Gov. Tom Corbett on Friday announced 11 nominees for vacant seats on common pleas courts across Pennsylvania.
The nominations announced Friday included four for the Philadelphia Court of Common Pleas and one for the Allegheny County Court of Common Pleas. The administration also named two to serve on Philadelphia Municipal Court and one to serve as a magisterial district judge in Bucks County.
The nominees are set to carry out terms from their appointment until the 2015 judicial election.
In a press release Friday, Corbett said, “I understand the importance of an efficient judicial system. I am confident that these nominees will serve the commonwealth with honor and distinction.”
Corbett named Abbe F. Fletman, Kenneth J. Powell Jr., Michael Fanning and Vincent N. Melchiorre as nominees to the Philadelphia Court of Common Pleas.
Fletman, a Flaster Greenberg shareholder, focuses her practice on commercial litigation and complex litigation and commercial disputes; Powell formerly sat on the common pleas bench in Philadelphia; Fanning has experience as a Philadelphia Family Court custody master and is a former prosecutor; and Melchiorre focuses on personal injury, wrongful death and other civil litigation.

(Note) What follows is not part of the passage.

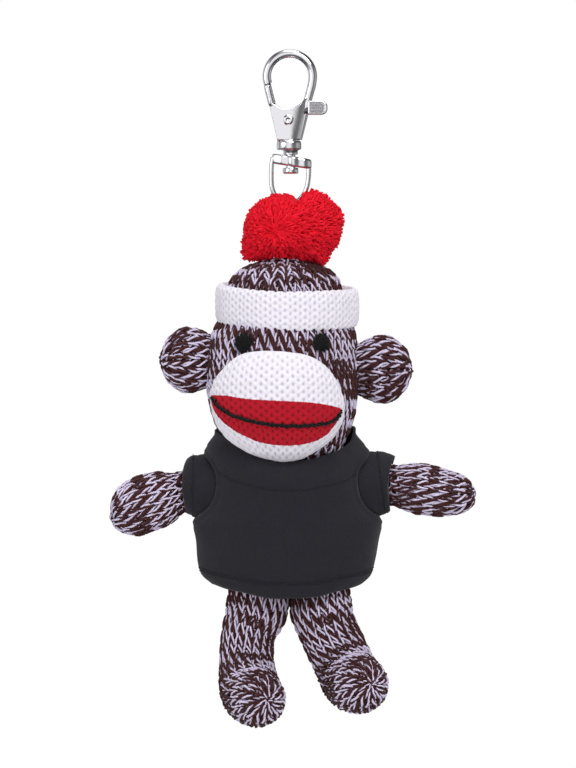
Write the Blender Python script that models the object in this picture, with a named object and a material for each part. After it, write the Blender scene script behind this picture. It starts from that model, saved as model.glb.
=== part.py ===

The sole Allegheny County nominee, William F. Ward, previously sat on the bench of the Allegheny County Court of Common Pleas family division.
The additional nominees for common pleas courts include: A. Joseph Antanavage for Berks County; Anthony D. Scanlon for Delaware County; Anthony J. Rosini for Northumberland County; George W. Wheeler for Tioga County; and Harry F. Smail Jr. and David A. Regoli for Westmoreland County.
Additionally, Corbett nominated Stephanie Sawyer and Roger F. Gordon for the Philadelphia Municipal Court bench and Regina M. Armitage for a Bucks County magisterial district judge position.
Philadelphia Court of Common Pleas President Judge Sheila Woods-Skipper said the judges would be a welcome addition to the Philadelphia court system.
“I think it’s certainly a great opportunity. We have enough work for additional judges,” Woods-Skipper said. “The governor appointed judges to fill [court] vacancies and that will help us be more efficient in moving cases through the system.”
Woods-Skipper said the judges would most likely be divided among the trial division and family court. She added that she did not yet know where each judge would go specifically, but added that their placement could cause “additional movements” from different court divisions.
Philadelphia Bar Association Chancellor William P. Fedullo said the Philadelphia common pleas and municipal court nominees all received “recommended” ratings by the association’s judicial commission.
“They’re all good people,” Fedullo said. “We’re very happy that Gov. Corbett has nominated them.”
Fedullo also mentioned that the bar association was close to approving its new judicial rating system, which, in addition to the “not recommended” and “recommended” classes, will include a “highly recommended” rating.
“I think it will help the voters delineate between the very best of the candidates and the others who are recommended,” Fedullo said. “Our hope is that we get the same type of people that Corbett has nominated to the court … we didn’t have ‘highly recommended’ in the past, but I suspect a few of [the nominees] would have gotten it.”
As for the vacancy in Allegheny County, Fifth Judicial District Court Administrator Claire Capristo said, “We enjoyed having Judge Ward with us and we’ll be glad to have him back.”
Capristo said President Judge Jeffrey A. Manning has yet to determine where Ward would be assigned within the court.
Tom Loftus, director of marketing and media relations for the Allegheny County Bar Association, said Ward received a “highly recommended” rating from the organization.
“There obviously would not be any learning curve. He could just step in and fill the role of a judge,” Loftus said. “He’s very well-respected by the Allegheny County Bar Association.”
Pennsylvania Bar Association President Francis X. O’Connor praised Corbett for acting to fill the judicial vacancies.
“I think it’s commendable of the governor to recognize the need to fill these judicial vacancies,” O’Connor said. “The governor is saying that because justice is being delayed by the fact these vacancies are there, he’s deciding it’s important to be certain people are not denied the right to a timely trial.”